Wednesday, May 19, 2010

I'm Being Stupid Again

Sitting out in the freezing cold... listening to old love songs.. I miss you so much and it feels like if I can just do somethin that reminds me of you I can go on I can continue this painful journey without you. I want to feel your lips against mine again I want to be back in your arms.. not for a little hug I want you to hold me in your arms.. I want to sleep by your side. I want you back in my life again... you took so much away from me when you left me. I love you so much and I want you to love me again I want to go back to what we had in the beginning it was so amazing, but now I feel like I have been shoved out of everything I used to do. I can't function. I just want to sit and cry all the time and think back to all the memories we made together, there is so much missing in my life without you here. Jess I need you back. I need you to love me. I need you to kiss me.

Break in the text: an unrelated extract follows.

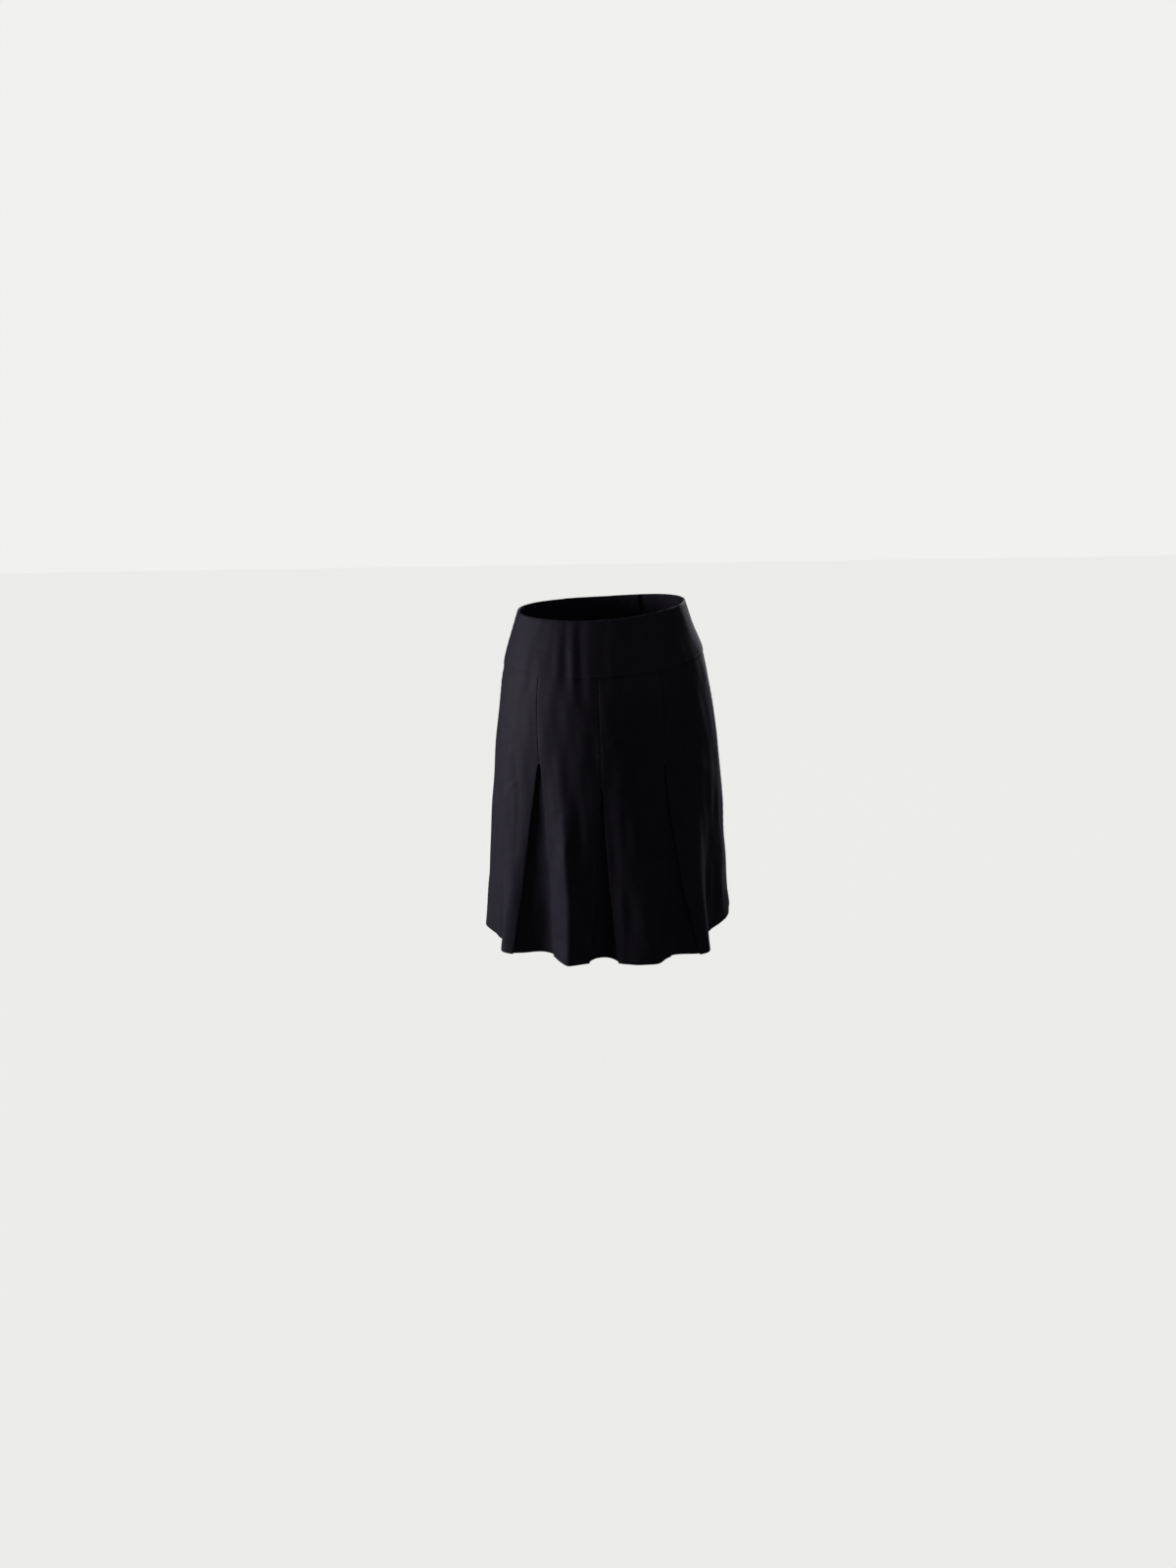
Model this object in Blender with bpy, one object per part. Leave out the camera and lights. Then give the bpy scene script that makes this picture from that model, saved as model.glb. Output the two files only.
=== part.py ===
"""A pleated wrap skirt, hollow and standing as it does when it is worn.

Metres, +Z up. The front faces -Y and the wearer's left is +X.
The origin is at the waist, just below the top edge.
Angles are in degrees round the skirt from centre back: 90 is the wearer's left side, 180 is centre front.
Drops are measured down from the top edge at centre back.
"""

import math
from collections import namedtuple

import bmesh
import bpy
from mathutils import Vector

# Cloth
CLOTH = 0.0015  # one layer of wool suiting
YOKE_CLOTH = 0.0018  # the yoke is stiffened, so its wall is thicker
SEAM_GAP = 0.0003  # between pieces that are sewn edge to edge
LAP_GAP = 0.0004  # between layers that lie on each other
FOLD_GAP = 0.0006  # inside a pressed fold

# Heights
TOP_ABOVE_ORIGIN = 0.010
YOKE_DEPTH = 0.080
YOKE_LAP = 0.008  # how far the panels run up behind the yoke
TUCK_ENDS = 0.115  # drop where the cloth below the yoke is back on the outline
LENGTH = 0.521
SIDE_RISE = 0.005  # the top edge and the yoke seam lie higher at the sides
WAIST_TILT = 0.045  # the wearer's left hip is lower: metres of drop for each metre to the left
HEM_TILT = 0.033
ROUNDNESS = 2.1  # exponent of the plan outline, 2 being an ellipse

# Side seams
LEFT_SEAM = 90.0
RIGHT_SEAM = -90.0

# Wrap
EDGE_AT_WAIST = 143.0  # angle of the outer apron's free edge
EDGE_AT_HEM = 150.0
UNDER_ENDS = 212.0  # angle where the inner apron ends, out of sight
UNDER_STARTS_SINKING = 104.0  # from here the inner apron dips below the outer one
UNDER_SUNK_BEFORE = 6.0  # degrees before the free edge where it is wholly below
UNDER_RISES_OVER = 0.080  # drop below the yoke seam over which it comes up again by a yoke's thickness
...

I need you to hold me and tell me you never want to lose me again. you say you
don't want to hurt me again, well then take me back and never leave me again. stay with me forever I want you forever. I miss you so much. everything reminds me of you. I can't go a day without saying your name. I can't go a night without dreaming of you. I can't go a second without thinking about you. I can just cry sitting here thinking about everything we used to be. all our memories bring back tears or a smile and I just want to keep making memories with you , but it seems you have given up, like you don't want anything to do with me at all. it feels like you don't trust me enough to tell me anything anymore. I want to know everything about you. I want to be your life, like you were mine. I love you so much and I miss you like crazy.